→ **WRITTEN REQUEST**
Determine the number of lines that contain the word "each", then state that number and nothing more.

[Parts and joints as JSON]
____

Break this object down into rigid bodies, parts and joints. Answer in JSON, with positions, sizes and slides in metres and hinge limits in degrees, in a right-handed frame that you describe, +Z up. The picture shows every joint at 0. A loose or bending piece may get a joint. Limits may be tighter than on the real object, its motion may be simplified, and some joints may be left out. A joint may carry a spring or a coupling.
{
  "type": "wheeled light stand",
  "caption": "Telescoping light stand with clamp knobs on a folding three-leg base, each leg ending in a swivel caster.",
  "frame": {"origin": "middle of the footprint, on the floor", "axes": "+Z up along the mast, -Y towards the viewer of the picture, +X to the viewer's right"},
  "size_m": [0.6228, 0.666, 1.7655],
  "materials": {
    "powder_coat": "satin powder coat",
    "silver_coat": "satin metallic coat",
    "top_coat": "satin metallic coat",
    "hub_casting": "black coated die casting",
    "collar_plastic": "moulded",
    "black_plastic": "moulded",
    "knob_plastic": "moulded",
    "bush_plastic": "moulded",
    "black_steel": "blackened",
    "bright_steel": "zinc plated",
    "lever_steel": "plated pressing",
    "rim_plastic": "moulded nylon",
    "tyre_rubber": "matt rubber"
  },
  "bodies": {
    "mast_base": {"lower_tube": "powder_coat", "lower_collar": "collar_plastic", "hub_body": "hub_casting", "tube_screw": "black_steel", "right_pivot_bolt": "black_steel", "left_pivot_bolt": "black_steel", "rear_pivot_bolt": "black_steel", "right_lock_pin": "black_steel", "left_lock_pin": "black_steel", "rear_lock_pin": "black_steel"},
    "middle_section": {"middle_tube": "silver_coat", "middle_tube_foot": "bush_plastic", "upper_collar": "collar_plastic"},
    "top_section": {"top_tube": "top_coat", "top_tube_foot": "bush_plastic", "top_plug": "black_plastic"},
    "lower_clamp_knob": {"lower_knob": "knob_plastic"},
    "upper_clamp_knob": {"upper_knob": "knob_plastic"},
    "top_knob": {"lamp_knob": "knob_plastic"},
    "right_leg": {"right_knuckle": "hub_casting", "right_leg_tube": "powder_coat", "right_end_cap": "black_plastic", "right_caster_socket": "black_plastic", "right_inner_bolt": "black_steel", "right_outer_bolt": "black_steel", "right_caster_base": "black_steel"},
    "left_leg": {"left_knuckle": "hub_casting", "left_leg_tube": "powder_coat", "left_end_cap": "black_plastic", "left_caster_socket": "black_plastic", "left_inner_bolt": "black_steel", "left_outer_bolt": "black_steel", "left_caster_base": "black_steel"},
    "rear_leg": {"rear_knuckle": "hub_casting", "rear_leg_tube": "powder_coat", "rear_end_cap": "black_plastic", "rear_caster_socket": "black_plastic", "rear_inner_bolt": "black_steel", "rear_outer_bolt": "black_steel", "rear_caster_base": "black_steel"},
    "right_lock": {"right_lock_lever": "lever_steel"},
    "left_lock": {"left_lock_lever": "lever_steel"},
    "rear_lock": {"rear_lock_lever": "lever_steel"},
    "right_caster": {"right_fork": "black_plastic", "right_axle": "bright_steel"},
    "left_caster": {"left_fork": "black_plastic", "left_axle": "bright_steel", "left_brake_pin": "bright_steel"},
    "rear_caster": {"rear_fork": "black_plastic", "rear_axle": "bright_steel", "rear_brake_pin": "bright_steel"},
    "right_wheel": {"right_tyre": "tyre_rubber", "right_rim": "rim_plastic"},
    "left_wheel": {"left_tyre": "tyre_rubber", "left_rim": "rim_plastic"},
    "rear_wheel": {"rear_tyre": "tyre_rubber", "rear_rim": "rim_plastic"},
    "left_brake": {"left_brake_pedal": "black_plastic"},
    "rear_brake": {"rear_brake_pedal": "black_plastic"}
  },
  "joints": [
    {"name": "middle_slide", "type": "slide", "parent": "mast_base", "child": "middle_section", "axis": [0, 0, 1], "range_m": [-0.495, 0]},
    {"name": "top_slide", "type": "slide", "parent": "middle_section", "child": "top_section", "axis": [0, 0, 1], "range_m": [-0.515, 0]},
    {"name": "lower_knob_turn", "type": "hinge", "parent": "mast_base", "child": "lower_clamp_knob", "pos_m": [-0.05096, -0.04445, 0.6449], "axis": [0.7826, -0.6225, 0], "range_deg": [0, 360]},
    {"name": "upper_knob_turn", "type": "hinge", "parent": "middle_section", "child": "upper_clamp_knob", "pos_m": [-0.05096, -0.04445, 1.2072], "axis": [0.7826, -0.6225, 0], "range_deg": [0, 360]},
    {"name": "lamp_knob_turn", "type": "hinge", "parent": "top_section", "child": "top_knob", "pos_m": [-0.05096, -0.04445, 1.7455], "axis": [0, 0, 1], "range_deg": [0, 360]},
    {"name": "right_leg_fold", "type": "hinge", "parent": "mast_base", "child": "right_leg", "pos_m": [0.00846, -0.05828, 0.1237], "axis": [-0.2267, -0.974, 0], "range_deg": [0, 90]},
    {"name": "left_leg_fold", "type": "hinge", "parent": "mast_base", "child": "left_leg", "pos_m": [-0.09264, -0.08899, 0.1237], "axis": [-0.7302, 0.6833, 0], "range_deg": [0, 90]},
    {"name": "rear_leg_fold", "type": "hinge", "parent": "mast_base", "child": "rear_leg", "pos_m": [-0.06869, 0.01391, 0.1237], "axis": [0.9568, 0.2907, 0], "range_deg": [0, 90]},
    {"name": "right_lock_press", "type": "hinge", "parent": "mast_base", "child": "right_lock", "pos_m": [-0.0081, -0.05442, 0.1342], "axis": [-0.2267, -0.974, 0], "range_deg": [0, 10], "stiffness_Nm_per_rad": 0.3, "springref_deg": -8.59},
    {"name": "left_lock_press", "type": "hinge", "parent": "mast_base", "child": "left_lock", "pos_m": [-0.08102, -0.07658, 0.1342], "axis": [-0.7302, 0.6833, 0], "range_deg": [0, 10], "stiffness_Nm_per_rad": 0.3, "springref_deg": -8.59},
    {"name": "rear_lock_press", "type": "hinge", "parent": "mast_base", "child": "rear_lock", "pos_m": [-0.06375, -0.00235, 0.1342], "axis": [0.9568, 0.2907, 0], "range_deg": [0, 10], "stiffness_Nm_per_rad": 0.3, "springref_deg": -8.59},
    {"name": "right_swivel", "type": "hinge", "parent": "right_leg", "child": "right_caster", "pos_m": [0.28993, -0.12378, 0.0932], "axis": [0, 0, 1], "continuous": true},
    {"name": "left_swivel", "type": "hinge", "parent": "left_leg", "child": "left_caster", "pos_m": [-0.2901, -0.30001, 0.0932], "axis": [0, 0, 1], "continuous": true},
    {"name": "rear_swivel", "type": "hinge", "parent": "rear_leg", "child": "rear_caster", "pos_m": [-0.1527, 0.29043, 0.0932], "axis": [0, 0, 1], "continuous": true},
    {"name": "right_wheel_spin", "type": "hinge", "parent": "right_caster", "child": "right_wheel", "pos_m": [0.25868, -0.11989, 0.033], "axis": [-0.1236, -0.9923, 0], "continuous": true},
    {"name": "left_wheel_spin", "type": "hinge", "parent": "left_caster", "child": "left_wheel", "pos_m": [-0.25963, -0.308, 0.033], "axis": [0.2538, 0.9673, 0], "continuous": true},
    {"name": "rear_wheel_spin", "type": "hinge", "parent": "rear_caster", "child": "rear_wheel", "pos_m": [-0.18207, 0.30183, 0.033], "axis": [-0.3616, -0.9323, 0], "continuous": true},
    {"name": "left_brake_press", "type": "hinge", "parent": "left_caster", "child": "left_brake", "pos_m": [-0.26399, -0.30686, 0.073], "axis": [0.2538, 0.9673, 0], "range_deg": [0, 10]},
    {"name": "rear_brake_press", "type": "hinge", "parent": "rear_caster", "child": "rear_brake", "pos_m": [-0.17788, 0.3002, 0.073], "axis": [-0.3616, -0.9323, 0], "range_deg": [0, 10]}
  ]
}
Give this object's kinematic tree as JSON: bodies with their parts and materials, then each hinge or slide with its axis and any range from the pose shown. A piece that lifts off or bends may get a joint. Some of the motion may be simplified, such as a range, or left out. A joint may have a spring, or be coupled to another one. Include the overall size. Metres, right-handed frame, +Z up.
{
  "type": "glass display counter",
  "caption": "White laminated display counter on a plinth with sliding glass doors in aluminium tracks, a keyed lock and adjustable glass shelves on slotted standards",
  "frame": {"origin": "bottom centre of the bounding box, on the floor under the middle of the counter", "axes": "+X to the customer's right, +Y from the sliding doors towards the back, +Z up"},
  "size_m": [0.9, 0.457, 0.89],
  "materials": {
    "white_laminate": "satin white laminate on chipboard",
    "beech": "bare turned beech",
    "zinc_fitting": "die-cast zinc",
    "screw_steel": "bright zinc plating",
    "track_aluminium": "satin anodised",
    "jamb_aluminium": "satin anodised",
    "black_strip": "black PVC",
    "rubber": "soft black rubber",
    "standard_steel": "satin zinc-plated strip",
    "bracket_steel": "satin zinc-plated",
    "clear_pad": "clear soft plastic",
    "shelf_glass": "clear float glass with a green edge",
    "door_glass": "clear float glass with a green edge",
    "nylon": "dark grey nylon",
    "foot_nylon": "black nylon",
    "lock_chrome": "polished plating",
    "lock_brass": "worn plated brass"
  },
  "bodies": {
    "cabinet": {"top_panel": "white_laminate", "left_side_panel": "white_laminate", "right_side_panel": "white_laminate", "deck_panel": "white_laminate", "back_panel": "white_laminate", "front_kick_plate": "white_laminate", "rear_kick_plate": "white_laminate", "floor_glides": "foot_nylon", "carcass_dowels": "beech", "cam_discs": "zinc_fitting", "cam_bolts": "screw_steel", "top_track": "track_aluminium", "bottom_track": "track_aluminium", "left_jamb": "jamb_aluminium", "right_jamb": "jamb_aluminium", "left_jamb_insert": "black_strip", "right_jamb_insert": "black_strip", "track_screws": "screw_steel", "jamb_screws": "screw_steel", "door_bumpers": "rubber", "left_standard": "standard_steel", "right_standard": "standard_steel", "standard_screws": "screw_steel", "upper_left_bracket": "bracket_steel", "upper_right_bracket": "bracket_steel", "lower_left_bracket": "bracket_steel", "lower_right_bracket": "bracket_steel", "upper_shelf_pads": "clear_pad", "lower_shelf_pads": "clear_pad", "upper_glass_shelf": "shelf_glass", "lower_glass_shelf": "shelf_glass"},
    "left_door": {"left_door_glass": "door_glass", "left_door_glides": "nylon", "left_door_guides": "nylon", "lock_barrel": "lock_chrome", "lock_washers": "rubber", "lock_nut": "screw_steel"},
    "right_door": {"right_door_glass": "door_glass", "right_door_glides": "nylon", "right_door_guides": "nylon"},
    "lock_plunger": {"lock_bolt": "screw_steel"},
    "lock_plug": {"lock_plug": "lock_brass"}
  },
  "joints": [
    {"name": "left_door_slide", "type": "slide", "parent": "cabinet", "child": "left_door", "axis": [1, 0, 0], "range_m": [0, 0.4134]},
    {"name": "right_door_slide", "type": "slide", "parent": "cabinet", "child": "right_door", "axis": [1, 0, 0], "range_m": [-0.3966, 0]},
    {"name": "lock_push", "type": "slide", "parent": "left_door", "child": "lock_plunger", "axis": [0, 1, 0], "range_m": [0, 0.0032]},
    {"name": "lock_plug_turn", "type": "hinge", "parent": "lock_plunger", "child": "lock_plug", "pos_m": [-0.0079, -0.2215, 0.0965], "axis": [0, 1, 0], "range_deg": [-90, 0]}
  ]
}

____

→ **REPLY**
2